◆ Written problem
Report all lines holding "with".

[START Provided entries]

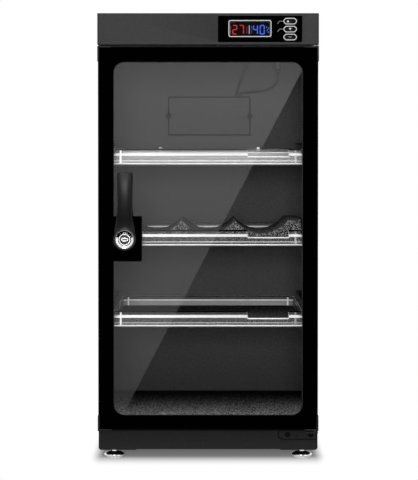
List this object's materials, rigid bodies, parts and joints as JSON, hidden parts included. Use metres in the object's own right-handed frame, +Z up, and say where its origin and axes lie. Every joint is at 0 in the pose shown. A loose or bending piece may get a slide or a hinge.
{
  "type": "camera dry cabinet",
  "caption": "Free-standing steel dry cabinet with a glazed lockable door, humidity display, sliding clear trays, foam inserts, rear dehumidifier and levelling feet.",
  "frame": {"origin": "on the floor, under the middle of the object's bounding box", "axes": "+Z up; the door faces -Y; +X to the right of someone who faces the door, where the hinges are"},
  "size_m": [0.34, 0.374, 0.69],
  "materials": {
    "body_paint": "satin, fine texture",
    "liner_paint": "satin",
    "plinth_paint": "satin",
    "header_paint": "satin",
    "panel_gloss": "gloss",
    "display_tint": "gloss, tinted clear",
    "display_case": "matte",
    "circuit_board": "satin solder mask",
    "inlet_plastic": "matte",
    "bracket_steel": "satin",
    "dark_screw": "black oxide",
    "bright_screw": "polished",
    "rail_paint": "satin",
    "core_metal": "satin",
    "lead_rubber": "matte",
    "connector_plastic": "matte",
    "sensor_plastic": "matte",
    "floor_foam": "open-cell foam, matte",
    "door_pane": "clear",
    "border_ink": "gloss print",
    "frame_aluminium": "satin",
    "cap_plastic": "satin",
    "gasket_rubber": "matte",
    "bush_plastic": "natural nylon",
    "lock_paint": "satin",
    "zinc_steel": "zinc plated",
    "lever_paint": "satin",
    "lock_chrome": "polished",
    "plug_metal": "satin",
    "button_plastic": "satin",
    "clear_tray": "clear, polished",
    "tray_foam": "open-cell foam, matte",
    "foot_chrome": "polished, with a dark pad"
  },
  "bodies": {
    "cabinet": {"left_side_panel": "body_paint", "right_side_panel": "body_paint", "top_panel": "body_paint", "back_panel": "liner_paint", "base_plinth": "plinth_paint", "floor_panel": "body_paint", "ceiling_panel": "body_paint", "front_header": "header_paint", "control_panel": "panel_gloss", "display_lens": "display_tint", "display_module": "display_case", "control_board": "circuit_board", "power_board": "circuit_board", "power_inlet": "inlet_plastic", "upper_hinge_bracket": "bracket_steel", "lower_hinge_bracket": "bracket_steel", "hinge_screws": "dark_screw", "upper_tray_rails": "rail_paint", "middle_tray_rails": "rail_paint", "lower_tray_rails": "rail_paint", "dehumidifier_cover": "liner_paint", "cover_screws": "dark_screw", "dehumidifier_core": "core_metal", "dehumidifier_housing": "body_paint", "housing_screws": "bright_screw", "dehumidifier_leads": "lead_rubber", "lead_connector": "connector_plastic", "humidity_sensor": "sensor_plastic", "floor_mat": "floor_foam", "foot_plates": "body_paint"},
    "door": {"door_glass": "door_pane", "glass_border": "border_ink", "door_top_rail": "frame_aluminium", "door_bottom_rail": "frame_aluminium", "door_left_stile": "frame_aluminium", "door_right_stile": "frame_aluminium", "left_corner_caps": "cap_plastic", "right_corner_caps": "cap_plastic", "door_gasket": "gasket_rubber", "hinge_bushes": "bush_plastic", "lock_body": "lock_paint", "lock_nut": "zinc_steel"},
    "handle": {"handle_lever": "lever_paint", "lock_ring": "lock_chrome", "latch_cam": "zinc_steel", "cam_nut": "zinc_steel"},
    "key": {"key_plug": "plug_metal"},
    "up_key": {"up_button": "button_plastic"},
    "down_key": {"down_button": "button_plastic"},
    "set_key": {"set_button": "button_plastic"},
    "upper_drawer": {"upper_tray": "clear_tray", "upper_tray_mat": "tray_foam"},
    "middle_drawer": {"middle_tray": "clear_tray", "lens_cradle": "tray_foam"},
    "lower_drawer": {"lower_tray": "clear_tray", "lower_tray_mat": "tray_foam"},
    "front_left_leveller": {"front_left_foot": "foot_chrome"},
    "front_right_leveller": {"front_right_foot": "foot_chrome"},
    "rear_left_leveller": {"rear_left_foot": "foot_chrome"},
    "rear_right_leveller": {"rear_right_foot": "foot_chrome"}
  },
  "joints": [
    {"name": "door_swing", "type": "hinge", "parent": "cabinet", "child": "door", "pos_m": [0.1645, -0.1523, 0.34375], "axis": [0, 0, 1], "range_deg": [0, 120]},
    {"name": "handle_turn", "type": "hinge", "parent": "door", "child": "handle", "pos_m": [-0.1277, -0.163, 0.3435], "axis": [0, 1, 0], "range_deg": [0, 90]},
    {"name": "key_turn", "type": "hinge", "parent": "handle", "child": "key", "pos_m": [-0.1277, -0.163, 0.3435], "axis": [0, 1, 0], "range_deg": [0, 90]},
    {"name": "up_press", "type": "slide", "parent": "cabinet", "child": "up_key", "axis": [0, 1, 0], "range_m": [0, 0.0006], "stiffness_N_per_m": 2000},
    {"name": "down_press", "type": "slide", "parent": "cabinet", "child": "down_key", "axis": [0, 1, 0], "range_m": [0, 0.0006], "stiffness_N_per_m": 2000},
    {"name": "set_press", "type": "slide", "parent": "cabinet", "child": "set_key", "axis": [0, 1, 0], "range_m": [0, 0.0006], "stiffness_N_per_m": 2000},
    {"name": "upper_tray_slide", "type": "slide", "parent": "cabinet", "child": "upper_drawer", "axis": [0, -1, 0], "range_m": [0, 0.01]},
    {"name": "middle_tray_slide", "type": "slide", "parent": "cabinet", "child": "middle_drawer", "axis": [0, -1, 0], "range_m": [0, 0.004]},
    {"name": "lower_tray_slide", "type": "slide", "parent": "cabinet", "child": "lower_drawer", "axis": [0, -1, 0], "range_m": [0, 0.01]},
    {"name": "front_left_foot_turn", "type": "hinge", "parent": "cabinet", "child": "front_left_leveller", "pos_m": [-0.146, -0.124, 0.0145], "axis": [0, 0, 1], "continuous": true},
    {"name": "front_right_foot_turn", "type": "hinge", "parent": "cabinet", "child": "front_right_leveller", "pos_m": [0.146, -0.124, 0.0145], "axis": [0, 0, 1], "continuous": true},
    {"name": "rear_left_foot_turn", "type": "hinge", "parent": "cabinet", "child": "rear_left_leveller", "pos_m": [-0.146, 0.133, 0.0145], "axis": [0, 0, 1], "continuous": true},
    {"name": "rear_right_foot_turn", "type": "hinge", "parent": "cabinet", "child": "rear_right_leveller", "pos_m": [0.146, 0.133, 0.0145], "axis": [0, 0, 1], "continuous": true}
  ]
}
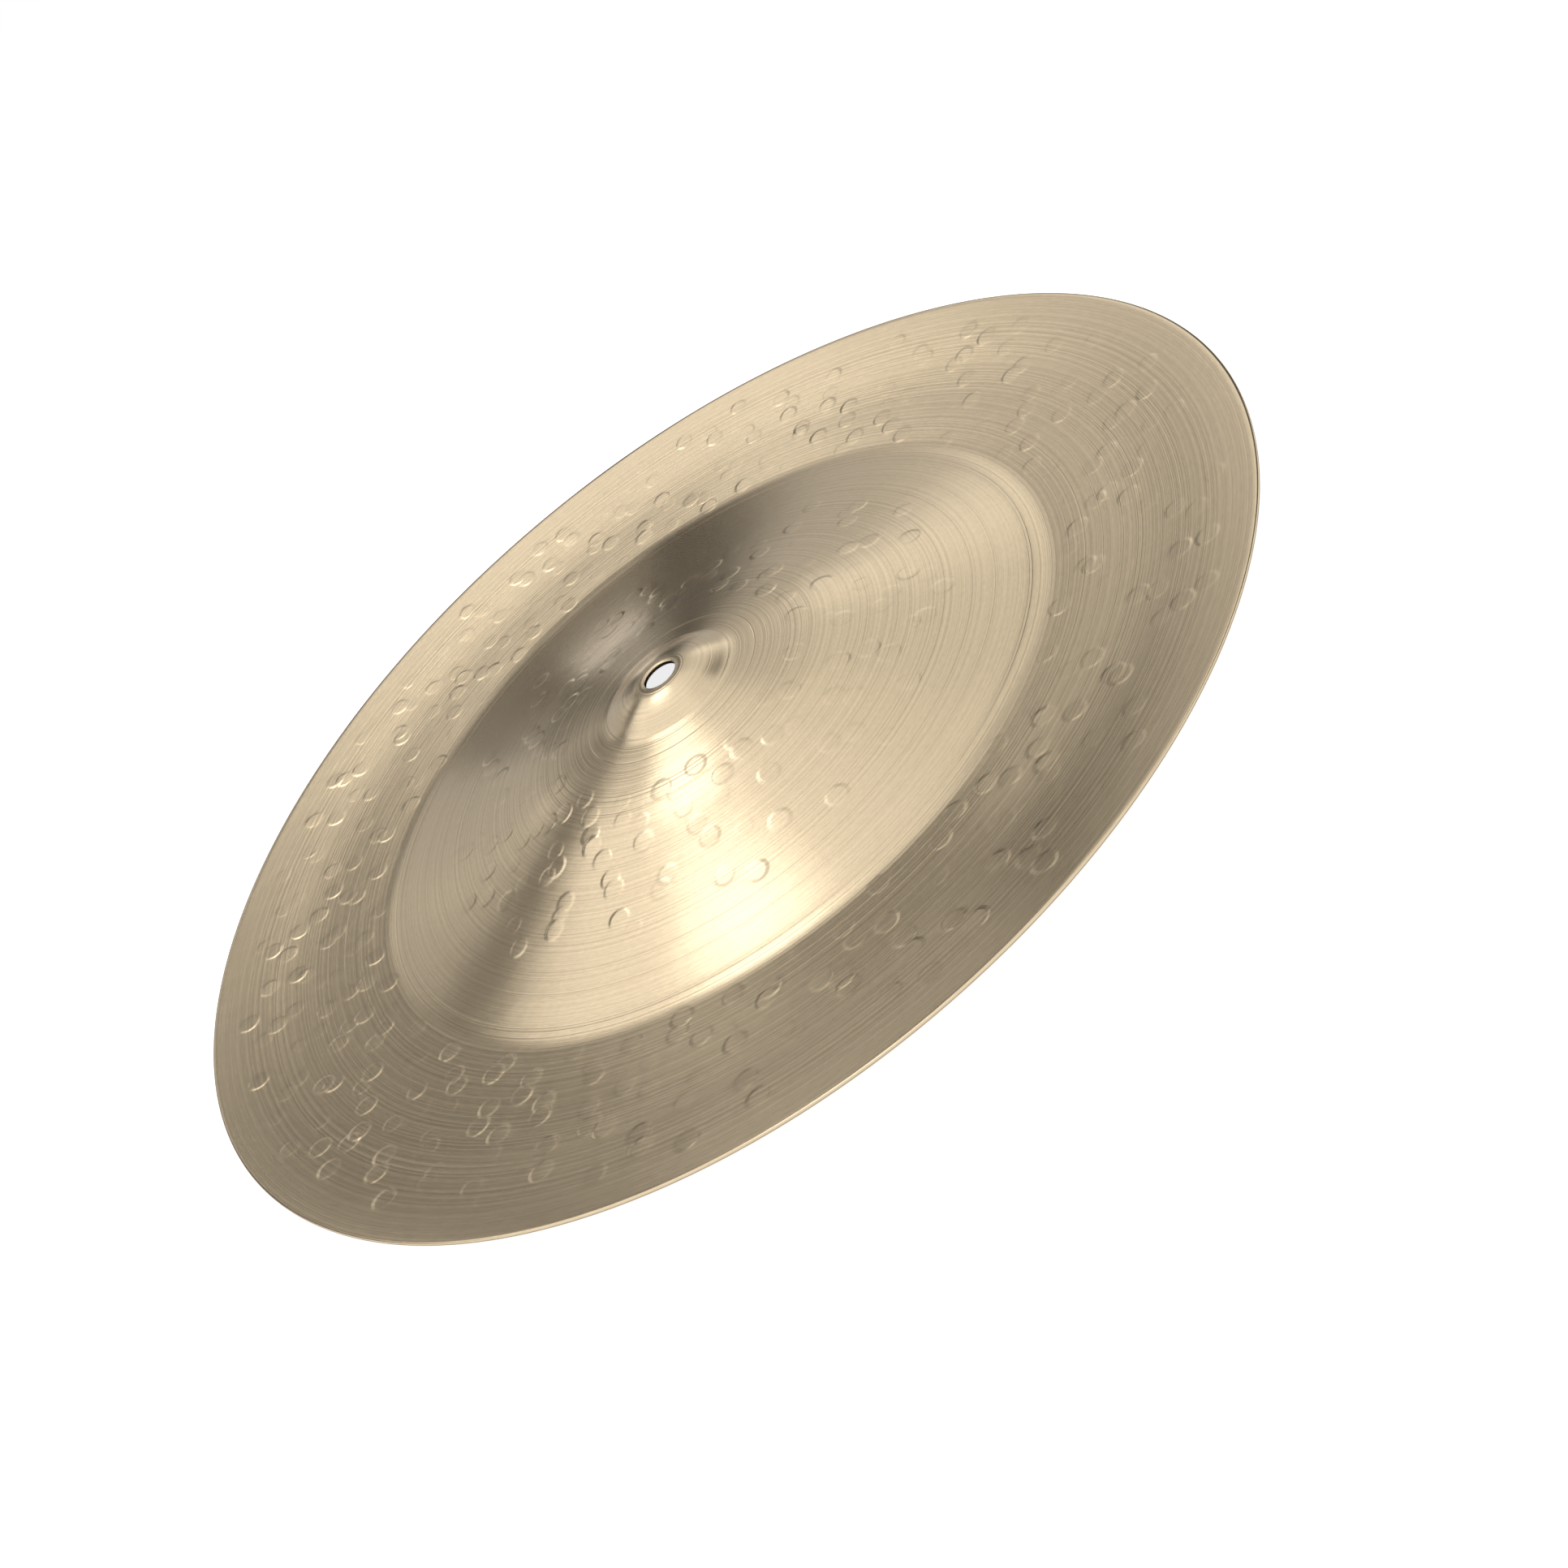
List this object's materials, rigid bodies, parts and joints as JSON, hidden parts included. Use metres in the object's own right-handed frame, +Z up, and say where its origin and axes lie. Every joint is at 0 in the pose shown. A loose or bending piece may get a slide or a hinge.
{
  "type": "china cymbal",
  "caption": "Hammered and turned bronze china cymbal: low domed cup, bow falling to a rounded bend, upturned flange, centre hole.",
  "frame": {"origin": "on the axis of the disc, on the plane that the underside of the bend rests on", "axes": "+Z up along the axis, out of the cup's crown; X and Y across the disc, which is round"},
  "size_m": [0.4572, 0.4572, 0.0256],
  "materials": {
    "bronze": "satin"
  },
  "bodies": {
    "root": {"cymbal": "bronze"}
  },
  "joints": []
}
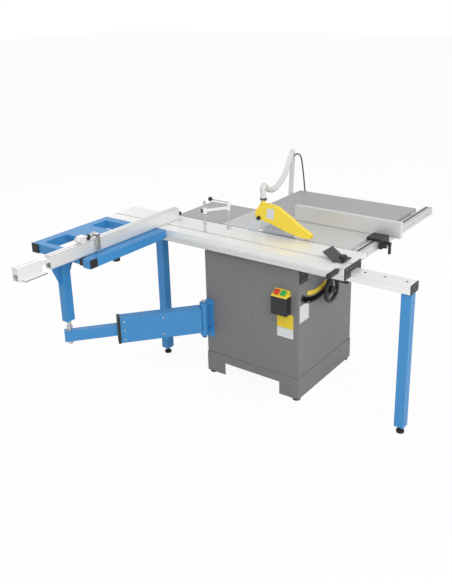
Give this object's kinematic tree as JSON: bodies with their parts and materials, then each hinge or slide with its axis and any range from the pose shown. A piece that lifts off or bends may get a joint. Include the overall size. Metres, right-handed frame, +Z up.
{
  "type": "sliding table saw",
  "caption": "Sliding table saw with a tilting blade, a rolling carriage, a crosscut frame on a swing arm, a rip fence and extension tables.",
  "frame": {"origin": "middle of the machine's footprint on the floor", "axes": "+X to the operator's right, +Y along the feed, +Z up"},
  "size_m": [2.15, 1.897, 1.1454],
  "materials": {
    "grey_paint": "satin",
    "dark_paint": "satin",
    "blue_paint": "satin",
    "cast_table": "ground",
    "sheet_table": "satin",
    "alu": "anodised",
    "steel": "ground",
    "black_plastic": "matte",
    "yellow_plastic": "gloss",
    "red_plastic": "gloss",
    "green_plastic": "gloss",
    "rubber": "matte",
    "hose": "translucent",
    "iron": "rough"
  },
  "bodies": {
    "base": {"plinth": "grey_paint", "cabinet": "grey_paint", "levelling_feet": "rubber", "main_table": "cast_table", "right_extension": "sheet_table", "rear_extension": "sheet_table", "rip_rail": "alu", "carriage_rail": "alu", "rail_fittings": "black_plastic", "support_legs": "blue_paint", "switch_box": "black_plastic", "switch_cover": "yellow_plastic", "tilt_scale": "yellow_plastic", "trunnions": "iron", "arm_bracket": "blue_paint", "hose_support": "black_plastic", "hose_drop": "hose"},
    "start_button_body": {"start_button": "green_plastic"},
    "stop_button_body": {"stop_button": "red_plastic"},
    "carriage": {"carriage_table": "alu", "carriage_caps": "black_plastic", "push_handle": "black_plastic", "outrigger_frame": "blue_paint", "outrigger_caps": "black_plastic", "support_post": "blue_paint"},
    "cages": {"ball_cages": "steel"},
    "fence": {"crosscut_fence": "alu", "fence_knob": "black_plastic"},
    "extension": {"fence_extension": "alu"},
    "stop": {"stop_block": "alu"},
    "flip_arm": {"stop_arm": "alu"},
    "clamp": {"clamp_post": "steel"},
    "clamp_head": {"clamp_arm": "alu"},
    "clamp_spindle": {"clamp_rod": "steel"},
    "clamp_handle": {"clamp_lever": "steel"},
    "shoe": {"ripping_shoe": "steel"},
    "shoe_handle": {"shoe_knob": "black_plastic"},
    "arm_box": {"swing_box": "blue_paint", "swing_cap": "black_plastic"},
    "arm_inner": {"swing_tube": "blue_paint", "support_nuts": "steel"},
    "cradle": {"tilt_cradle": "iron", "hose_rise": "hose"},
    "lift": {"lift_casting": "iron", "motor": "dark_paint", "drive_belt": "rubber", "riving_knife": "steel", "hose_sag": "hose"},
    "spindle": {"saw_blade": "steel", "arbor": "steel"},
    "rotor": {"motor_pulley": "alu"},
    "wheel": {"handwheel": "black_plastic"},
    "grip": {"wheel_grip": "black_plastic"},
    "guard_bolt": {"guard_knob": "black_plastic", "hose_bend": "hose"},
    "guard": {"blade_guard": "yellow_plastic", "hose_guard": "hose"},
    "rip_slide": {"rip_head": "black_plastic"},
    "rip_lock": {"rip_lever": "black_plastic"},
    "rip_plate": {"rip_fence": "alu"}
  },
  "joints": [
    {"name": "carriage_slide", "type": "slide", "parent": "base", "child": "carriage", "axis": [0, -1, 0], "range_m": [0, 0.9]},
    {"name": "cage_slide", "type": "slide", "parent": "base", "child": "cages", "axis": [0, -1, 0], "range_m": [0, 0.45]},
    {"name": "fence_pivot", "type": "hinge", "parent": "carriage", "child": "fence", "pos_m": [0.02, 0.5545, 0.852], "axis": [0, 0, 1], "range_deg": [-30, 30]},
    {"name": "extension_slide", "type": "slide", "parent": "fence", "child": "extension", "axis": [-1, 0, 0], "range_m": [-0.05, 0.25]},
    {"name": "stop_slide", "type": "slide", "parent": "fence", "child": "stop", "axis": [1, 0, 0], "range_m": [-0.15, 0.5]},
    {"name": "stop_flip", "type": "hinge", "parent": "stop", "child": "flip_arm", "pos_m": [-0.577, 0.5545, 0.942], "axis": [-1, 0, 0], "range_deg": [0, 90]},
    {"name": "clamp_slide", "type": "slide", "parent": "carriage", "child": "clamp", "axis": [0, -1, 0], "range_m": [-0.1, 0.25]},
    {"name": "clamp_height", "type": "slide", "parent": "clamp", "child": "clamp_head", "axis": [0, 0, 1], "range_m": [0, 0.035]},
    {"name": "clamp_press", "type": "slide", "parent": "clamp_head", "child": "clamp_spindle", "axis": [0, 0, -1], "range_m": [0, 0.005]},
    {"name": "clamp_lever_turn", "type": "hinge", "parent": "clamp_head", "child": "clamp_handle", "pos_m": [0.09, 0.1825, 1.001], "axis": [0.5313, 0.8472, 0], "range_deg": [0, 40]},
    {"name": "shoe_slide", "type": "slide", "parent": "carriage", "child": "shoe", "axis": [0, -1, 0], "range_m": [-0.3, 0.02]},
    {"name": "shoe_knob_turn", "type": "hinge", "parent": "shoe", "child": "shoe_handle", "pos_m": [-0.028, -0.5895, 0.87], "axis": [0, 0, 1], "range_deg": [-360, 360]},
    {"name": "arm_swing", "type": "hinge", "parent": "base", "child": "arm_box", "pos_m": [-0.095, 0.2365, 0.36], "axis": [0, 0, 1], "range_deg": [-5, 90]},
    {"name": "arm_telescope", "type": "slide", "parent": "arm_box", "child": "arm_inner", "axis": [-0.7634, 0.6459, 0], "range_m": [-0.14, 0.03]},
    {"name": "blade_tilt", "type": "hinge", "parent": "base", "child": "cradle", "pos_m": [0.14, -0.1105, 0.85], "axis": [0, 1, 0], "range_deg": [0, 45], "deforming": ["hose_rise"]},
    {"name": "blade_lift", "type": "slide", "parent": "cradle", "child": "lift", "axis": [0, 0, 1], "range_m": [-0.055, 0], "deforming": ["hose_sag"]},
    {"name": "blade_spin", "type": "hinge", "parent": "lift", "child": "spindle", "pos_m": [0.14, -0.1105, 0.798], "axis": [1, 0, 0], "continuous": true},
    {"name": "motor_spin", "type": "hinge", "parent": "lift", "child": "rotor", "pos_m": [0.241, -0.1105, 0.61], "axis": [1, 0, 0], "continuous": true},
    {"name": "wheel_turn", "type": "hinge", "parent": "cradle", "child": "wheel", "pos_m": [0.2342, -0.3905, 0.56517], "axis": [0, 1, 0], "range_deg": [-2000, 10]},
    {"name": "grip_spin", "type": "hinge", "parent": "wheel", "child": "grip", "pos_m": [0.2342, -0.4355, 0.62917], "axis": [0, 1, 0], "continuous": true},
    {"name": "guard_follow", "type": "hinge", "parent": "lift", "child": "guard_bolt", "pos_m": [0.14, 0.0045, 0.933], "axis": [-1, 0, 0], "range_deg": [0, 12], "deforming": ["hose_bend"]},
    {"name": "guard_raise", "type": "hinge", "parent": "guard_bolt", "child": "guard", "pos_m": [0.14, 0.0045, 0.933], "axis": [-1, 0, 0], "range_deg": [0, 18], "deforming": ["hose_guard"]},
    {"name": "rip_slide", "type": "slide", "parent": "base", "child": "rip_slide", "axis": [1, 0, 0], "range_m": [-0.165, 0.5]},
    {"name": "rip_lock_turn", "type": "hinge", "parent": "rip_slide", "child": "rip_lock", "pos_m": [0.386, -0.6355, 0.827], "axis": [0, 1, 0], "range_deg": [0, 60]},
    {"name": "rip_plate_slide", "type": "slide", "parent": "rip_slide", "child": "rip_plate", "axis": [0, -1, 0], "range_m": [-0.1, 0.15]},
    {"name": "start_press", "type": "slide", "parent": "base", "child": "start_button_body", "axis": [0.5736, 0, -0.8192], "range_m": [0, 0.004], "stiffness_N_per_m": 400},
    {"name": "stop_press", "type": "slide", "parent": "base", "child": "stop_button_body", "axis": [0.5736, 0, -0.8192], "range_m": [0, 0.004], "stiffness_N_per_m": 400}
  ],
  "couplings": [
    {"joint": "clamp_press", "follows": "clamp_lever_turn", "m_per_rad": 0.007},
    {"joint": "cage_slide", "follows": "carriage_slide", "ratio": 0.5},
    {"joint": "arm_swing", "follows": "carriage_slide", "rad_per_m": 1.493},
    {"joint": "arm_telescope", "follows": "carriage_slide", "ratio": -0.03875},
    {"joint": "motor_spin", "follows": "blade_spin", "ratio": 0.68182},
    {"joint": "wheel_turn", "follows": "blade_lift", "rad_per_m": 628.32},
    {"joint": "guard_follow", "follows": "blade_lift", "rad_per_m": -3.4272}
  ]
}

[END Provided entries]

◆ Task solution
  "caption": "Free-standing steel dry cabinet with a glazed lockable door, humidity display, sliding clear trays, foam inserts, rear dehumidifier and levelling feet.",
    "foot_chrome": "polished, with a dark pad"
Give this object's kinematic tree as JSON: bodies with their parts and materials, then each hinge or slide with its axis and any range from the pose shown. A piece that lifts off or bends may get a joint. Include the overall size. Metres, right-handed frame, +Z up.
  "caption": "Sliding table saw with a tilting blade, a rolling carriage, a crosscut frame on a swing arm, a rip fence and extension tables.",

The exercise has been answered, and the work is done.